You can look for solutions, but learning to accept that there isn’t one yet, might be more helpful.
Question of conscience: what do you think when your kids are going at each other’s throats? ‘What am I doing wrong?’, ‘Why me?’ Once you realise this happens in thousands of families, you can look at it more kindly. It’s only normal. Just put the kettle on, get yourself a cup of tea and be friendly towards yourself. Acceptance is key.
We’re so used to looking for solutions. If we’re cold, we put on a sweater, if we’re thirsty, we grab a drink. When it comes to raising children, it’s usually not that clear what we should do. You can look for a solution, but you can also learn to accept that there isn’t an ideal one yet. There’s something going on, you better learn to deal with it in stead of fight it. Just accept that you don’t always know what’s best. That’s how you find the wisdom in yourself.
Your own children know exactly which buttons to push to unleash the dragon inside you. They can drive you crazy. Do you know the feeling, when you lash out at them so hard you hardly recognise yourself? If a fight with your child stresses you out too much, you tend to go back to your earliest experiences: back to when you were raised. You stop reacting like a ‘healthy adult’, but you get in ‘vulnerable or angry child’ mode, feeling attacked, or you act like the ‘punishing or demanding parent’ you know from when you were young.
Situation: my youngest comes up to me in the schoolyard, crying, saying his big brother and a friend kicked me. I ask my eldest and his friend to join us. The friend comes up to us, my eldest refuses to. He says something cheeky, I get frustrated because he doesn’t do as he’s told. Like two angry children, we lash out at each other. In the end, he walks away and I decide to listen to the friend first. That’s how I find out that my eldest didn’t do anything, but that my youngest mentioned his name because it was hís friend and he was there too. After all, I realise that because of his aggressive behaviour, I acted like the vulnerable child and then turned into the demanding parent. My eldest felt so cornered by me –his angry mother, in the middle of the schoolyard – that he immediately became defensive. A balanced grown up would probably have taken a few breath before talking to him… Fortunately, we’re never too old to learn.
Learning to recognise whether you are acting from your child position or from an adult from your youth, you can mention it to yourself: that’s right, I’m in this or that mode. It creates some distance, allowing you not to identify with the feeling and to take some time to react differently. We tend to push away these ‘old’ feelings, while the only way to change old patterns is by acknowledging them and allowing them to exist.
That was the question of conscience asked by my mindfulness teacher about, too: can you endure your child’s emotions? Can your child be angry? When there’s anger or sadness, can you just allow it to be there, without reacting? Anger doesn’t have to be erased or solved immediately, as long as you are simply there. That makes your child feel safe to express themselves: I can be angry, mom won’t panic. You teach them all emotions are welcome: anger, fear, sadness. Acknowledge these feelings, that are often put away or hidden. Cherish them, they can teach you a lot of things (and if you tell your kids today, it saves them a lot of work later).

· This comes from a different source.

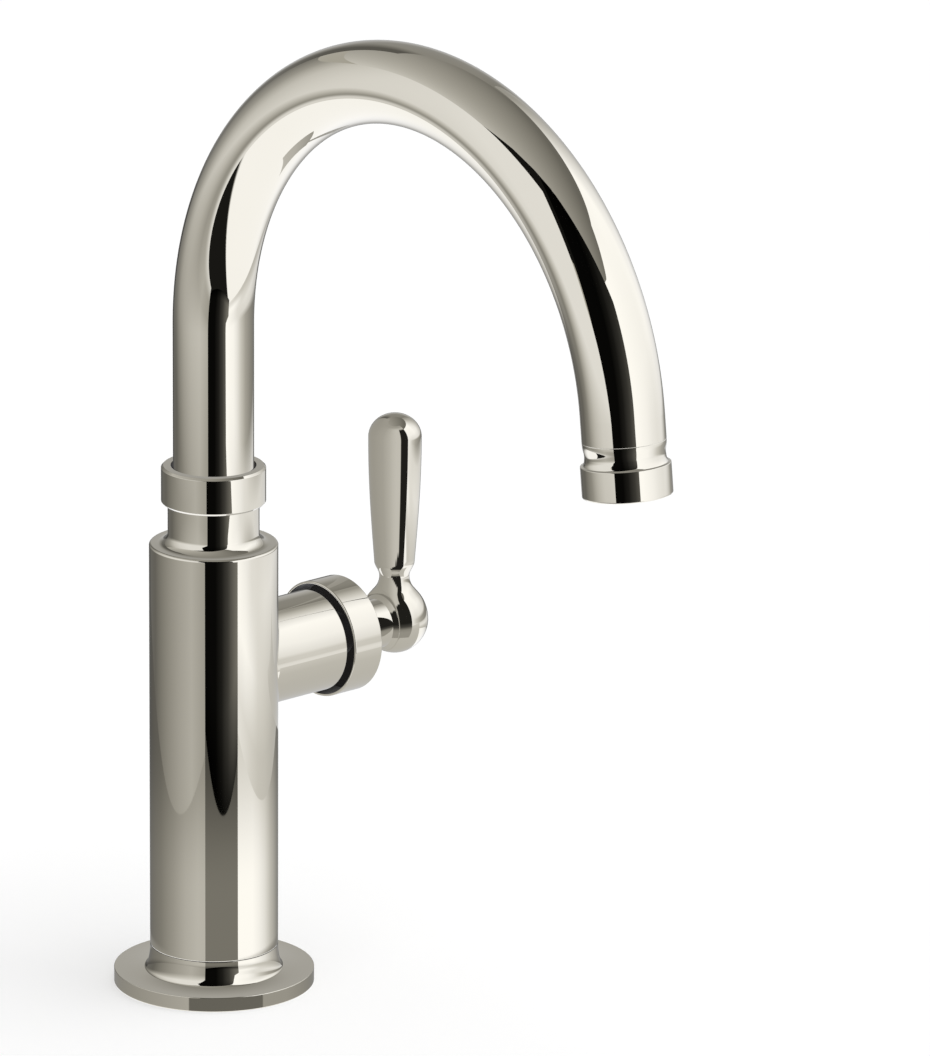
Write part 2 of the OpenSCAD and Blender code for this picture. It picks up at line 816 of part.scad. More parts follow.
module handle_hub() {
    socket = stem_square + drop_in;
    head = concat(
        [[0, hub_boss_x], [hub_boss_r, hub_boss_x], [hub_boss_r, cap_x1], [hub_r, cap_x1]],
        arc(0, ball_x, ball_r, -acos(hub_r / ball_r), -asin(ball_offset / ball_r), 4),
        [[0, seam_x]]
    );
    color(nickel) difference() {
        on_valve(0) rotate_extrude() polygon(head);
        on_valve(hub_boss_x - over)
            translate([-socket / 2, -socket / 2, 0])
                cube([socket, socket, stem_x1 + end_gap - hub_boss_x + over]);
        on_valve(spigot_x - end_gap)
            cylinder(h = lever_spigot_h + end_gap + over, r = lever_spigot_r + thread_gap);
        translate([set_screw_x, 0, valve_z - hub_r - over])
            cylinder(h = hub_r + over, d = set_screw_d + 2 * thread_gap, $fn = 48);
    }
}

module set_screw() {
    top = -stem_square / 2;
    bottom = -hub_r + 0.6;
    color(steel) translate([set_screw_x, 0, valve_z + bottom]) difference() {
        cylinder(h = top - bottom, d = set_screw_d, $fn = 48);
        translate([0, 0, -over])
            cylinder(h = 1.8 + over, d = set_screw_d / 2, $fn = 6);
    }
}

// The ball is a sphere below its middle and a taller oval above it
module lever() {
    top_r = lever_top_d / 2;
    foot_r = lever_foot_d / 2;
    waist_r = waist_d / 2;
    foot_z = waist_h + 4.4;
    top_z = lever_h - lever_dome_h;
    oval_h = ball_r + 1.3;
    profile = concat(
        arc(0, 0, ball_r, -90, 0, 14),
        [for (i = [1:6]) let (a = 43 * i / 6) [ball_r * cos(a), oval_h * sin(a)]],
        arc(waist_r + waist_cove_r, waist_h, waist_cove_r, 222, 180, 5),
        ess([waist_r, waist_h], [foot_r, foot_z], 6),
        [for (i = [1:7]) let (t = i / 7)
            [foot_r + (top_r - foot_r) * sin(90 * t), foot_z + (top_z - foot_z) * t]],
        [for (i = [1:10]) let (a = 9 * i)
            [top_r * cos(a), top_z + lever_dome_h * sin(a)]]
    );
    color(nickel) {
        difference() {
            translate([ball_x, 0, valve_z]) rotate_extrude() polygon(profile);
            on_valve(seam_x - 2 * ball_r) cylinder(h = 2 * ball_r, r = 2 * ball_r);
        }
        on_valve(spigot_x) cylinder(h = lever_spigot_h + end_gap, r = lever_spigot_r);
    }
}

deck_flange();
deck_gasket();
faucet_body();
mounting_shank();
rubber_washer();
steel_washer();
mounting_nut();
spout_nut();
glide_washer();
upper_bushing();
lower_bushing();
spout_tube();
swivel_post();
upper_oring();
lower_oring();
keeper_ring();
outlet_adapter();
outlet_housing();
aerator_washer();
aerator_insert();
inlet_screen();
outlet_screen();
cartridge_base();
port_seals();
cartridge_housing();
fixed_disc();
moving_disc();
disc_carrier();
cartridge_guide();
stem_pin();
cartridge_stem();
cartridge_nut();
handle_cap();
handle_hub();
set_screw();
lever();
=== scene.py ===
import bmesh
import bpy
import numpy as np
from mathutils import Matrix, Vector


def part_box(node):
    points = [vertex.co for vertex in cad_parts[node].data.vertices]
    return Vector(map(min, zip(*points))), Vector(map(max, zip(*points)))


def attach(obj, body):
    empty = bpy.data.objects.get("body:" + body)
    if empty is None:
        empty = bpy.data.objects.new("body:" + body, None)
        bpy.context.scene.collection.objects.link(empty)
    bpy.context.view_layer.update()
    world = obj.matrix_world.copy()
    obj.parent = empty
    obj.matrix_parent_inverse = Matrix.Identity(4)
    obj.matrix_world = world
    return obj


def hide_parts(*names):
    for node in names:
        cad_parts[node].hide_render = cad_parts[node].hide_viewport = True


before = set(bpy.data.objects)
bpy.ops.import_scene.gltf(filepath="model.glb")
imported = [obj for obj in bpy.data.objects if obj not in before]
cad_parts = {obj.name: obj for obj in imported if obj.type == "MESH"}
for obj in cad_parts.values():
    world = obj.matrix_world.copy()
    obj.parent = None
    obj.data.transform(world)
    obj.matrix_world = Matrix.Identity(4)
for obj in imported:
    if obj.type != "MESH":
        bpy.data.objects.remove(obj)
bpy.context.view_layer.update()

# ---- Camera ----
# A long lens about 2.7 m away, looking slightly down onto the faucet from its front left. All lengths in
# this script are in millimetres until they go into Blender, which works in metres.
MM = 0.001
view_azimuth = np.radians(-42.3403)
view_elevation = np.radians(16.6605)
view_roll = np.radians(0.3762)
view_distance = 2671.3
view_aside = 69.689
view_rise = 125.341
view_reach = 50000.0
sensor = 36.0
focal_pixels = 9614.545
picture_height = 1056

upright = np.array([0.0, 0.0, 1.0])
camera_side = np.array([np.sin(view_azimuth), -np.cos(view_azimuth), 0.0])
camera_right = np.array([np.cos(view_azimuth), np.sin(view_azimuth), 0.0])
camera_back = camera_side * np.cos(view_elevation) + upright * np.sin(view_elevation)
level_up = np.cross(camera_back, camera_right)
rolled_right = camera_right * np.cos(view_roll) + level_up * np.sin(view_roll)
rolled_up = level_up * np.cos(view_roll) - camera_right * np.sin(view_roll)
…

Feelings of not being seen, not being heard, are universal. Each of us sees others from their own upbringing, patterns and shortcomings. How you were raised becomes your second nature. It helps to ask yourself: do you react the way you do because you want to help your child, or because it touches something old in you? It all starts with acknowledging, enduring and regulating your own emotions. If you can welcome them, it can be healing. Not just for you, but also for your children.
1 Sovereignty – can you see the child the way they are, without wanting to change them from self-interest? Respect their autonomy; that’s how you allow them to show their true self and find their own way. Everyone wants to be who they really are, become who they can be.
2 Empathy – kids always know when we’re not connected to them. Be aware, not just physically, but with your mind and your heart. That’s how children feel the confidence they need to tell you about their struggles.
3 Acceptance – you don’t have to solve the problems a child brings up immediately, as long as you let them know you are there and listen to what’s going on, even if you can’t imagine precisely. Just by allowing it to be, you make confusion or insecurity bearable.
From: Everyday Blessings, the inner work of mindful parenting.
· In situations that involve intense emotions, try to find out whether these are your emotions or your child’s. Do you feel sorry for them for being bullied, or are you thinking of your own youth?
· Having an argument at home? Try to see a dispute with your child as a meditation. Breathe in, breathe out. They behave in a certain way, he aren’t their behaviour. Can you see hem for who they really are?
· Try a walking meditation. You can easily do it on the way to the coffee machine, to the supermarket or walking the dog. That’s how you learn to look at the world around you differently and everything feels refreshingly new.